松本の光学講座;2024-10/準備運動-3/主点と主面

図では、H1が物側主面、H2が像側主面です。
定義は実にシンプルで、「横倍率=+1の共役面が、H1,H2」 ということです。
初心者の方はこの辺から躓くはずです。私も当初、理解に苦しんだからです。
横倍率と聞いて、初心者が描く、物と像のイメ―ジは下図のように、実物と実像の関係しかないからです。この際、これを忘れていただく必要があります。

主面の解釈で用いる物点と像点は、ABのような実像でも実物でもなく、
「光学系内を光線が通過する間に、常にPQ=P’Q’となるような共役面が1対、自ずと発生しますよ。」 という意味なのです。

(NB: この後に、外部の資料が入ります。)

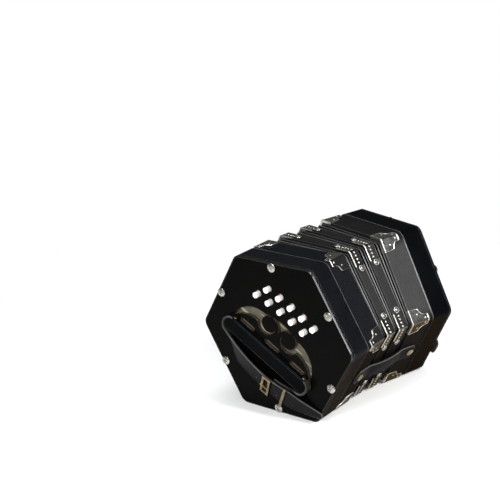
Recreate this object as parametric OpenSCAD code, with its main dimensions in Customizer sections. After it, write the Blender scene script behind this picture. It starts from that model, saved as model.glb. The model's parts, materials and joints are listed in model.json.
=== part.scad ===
// Hexagonal two-row concertina, lying on one side of its hexagon with its bellows slightly fanned.
// Millimetres. X runs from the left-hand end to the right-hand end, Z is up.

/* [Ends] */
// Distance across the flats of the hexagonal ends
across_flats = 160; // [154:1:172]
// Radius of the rounding down each corner of the boxes
corner_rounding = 9; // [6:0.5:11]
// Depth of each action box, from its seam to the end plate's outer face
box_depth = 27; // [26:0.5:31]
// Thickness of the end plate
plate_thickness = 3.5; // [3:0.25:4.5]
// Width of the bevel round the end plate's outer edge
plate_bevel = 1.4; // [0.6:0.2:2]
// Thickness of the action box's side walls
box_wall = 7; // [6:0.5:8]
// Thickness of the pad board that closes the bottom of the action box
pad_board_thickness = 4; // [3:0.5:5]
// Depth of each bellows frame, from its seam to the bellows
frame_depth = 28; // [25:0.5:32]
// Thickness of the bellows frame's walls
frame_wall = 8; // [7.5:0.5:9.5]
// How far the bellows frames stand in from the ends' flats, to clear their corner plates
frame_inset = 1; // [1:0.1:1.6]
// Play left all round a board that drops into a frame
board_play = 0.4; // [0.2:0.1:0.8]

/* [End bolts] */
// Distance from the edge of the end plate to each bolt's centre
bolt_inset = 5; // [4.6:0.1:5.4]
// Diameter of the bolt's shank
bolt_diameter = 3; // [2.5:0.25:3.5]
// Diameter of the domed bolt head
bolt_head_diameter = 9; // [7:0.5:9]
// Height of the domed bolt head
bolt_head_height = 2.4; // [1.8:0.2:3]
// Length of bolt that goes into the bellows frame
bolt_grip = 16; // [12:1:20]

/* [Fretwork] */
// Size of the cut pattern against its drawn size
fret_scale = 1; // [0.94:0.01:1.02]
// Distance from the middle of the plate to the centre of each round island
island_offset = 13.3; // [12.8:0.1:13.8]
// Radius of each round island
island_radius = 9; // [8.4:0.1:9.4]
// Width of the three short slots beside the hand rest
slot_width = 4.4; // [3:0.2:4.8]
// Length of the three short slots, over their round ends
slot_length = 19; // [14:0.5:20]
// Thickness of the cloth lining behind the fretwork
lining_thickness = 0.6; // [0.4:0.1:1]

/* [Keys] */
// Distance between neighbouring buttons in a row
key_pitch = 15.4; // [15:0.1:15.8]
// Distance from the plate's middle to the outer row of buttons
outer_row = 44; // [43:0.25:46]
// Distance between the outer row and the inner row
row_spacing = 12.1; // [11:0.1:13]
// How far each row bends back one pitch away from the middle
row_bow = 0.5; // [0:0.1:0.6]
// Diameter of a button
button_diameter = 6; // [5:0.25:6.5]
// How far a button stands above the plate
button_proud = 5; // [4:0.25:6]
// Gap left all round a button in its hole
button_gap = 1.4; // [1.2:0.1:1.6]
// Width of a lever
lever_width = 2; // [1.6:0.1:2.2]
// Height of a lever's bar
lever_height = 3; // [2.5:0.25:3.5]
// Height of the lever axle above the pad board's underside
axle_height = 14; // [13:0.25:15]
// Distance of the lever axle from the plate's middle, towards the hand rest
axle_offset = 4; // [2:0.5:6]
// Diameter of the lever axle
axle_diameter = 2; // [1.6:0.1:2.2]
// Radial play of a lever on its axle
axle_play = 0.06; // [0.02:0.01:0.1]
// Diameter of a pad
pad_diameter = 11; // [10:0.25:11.5]
// Diameter of a pad hole
pad_hole_diameter = 8; // [6:0.25:9]
// Thickness of a pad
pad_thickness = 3.2; // [2.5:0.1:4]
// Distance from the axle to the pads of the outer row
outer_pad_arm = 44; // [42:0.5:46]
// Distance from the axle to the pads of the inner row
inner_pad_arm = 24; // [22:0.5:26]
// Thickness of the spring wire
spring_wire = 0.7; // [0.5:0.05:0.8]

/* [Reeds] */
// Depth of a reed pan
pan_depth = 16; // [13:0.5:18]
// Thickness of the reed pan's floor
pan_floor = 3; // [2:0.5:4]
// Width of a reed chamber
chamber_width = 13; // [12:0.25:13.5]
// Thickness of a reed plate
reed_plate = 1.5; // [1:0.25:2]

/* [Air button] */
// Distance from the end box's flat to the air button
air_inset = 20; // [19:0.25:21]
// How far the air button goes down when it is pressed
air_travel = 3; // [2:0.25:4]
// Diameter of the air valve's disc
air_disc_diameter = 15; // [14:0.5:16]

/* [Hand rest and strap] */
// Length of the hand rest
rest_length = 110; // [100:1:112]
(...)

「物側主面のどの高さにある虚物点Qも、同じ高さの像側主面のQ’にその虚像点を生じる。」
ということ。そうした1対の共役面(H1,H2)がどんな光学系にも存在しますよ、ということです。
そして、どんな分厚い光学系も、主面を基準にすれば、薄い単レンズの近軸結像公式が適用できるということです。

そして、2行2列の物像マトリックスから、P,P’の位置がいとも簡単に算出できます。

以前にもご説明しましたが、H1,H2は本例のようにレンズ内にあるとは限らず、また、並び順も逆転することも少なくありません。
 解析をする際には、見やすい(考えやすい)ように、H1が第1面の手前(左)、H2が最終面の後ろ(右)に来るように作図(イメージ)し、算出結果の数値の正負から実際の主点の位置を把握するわけです。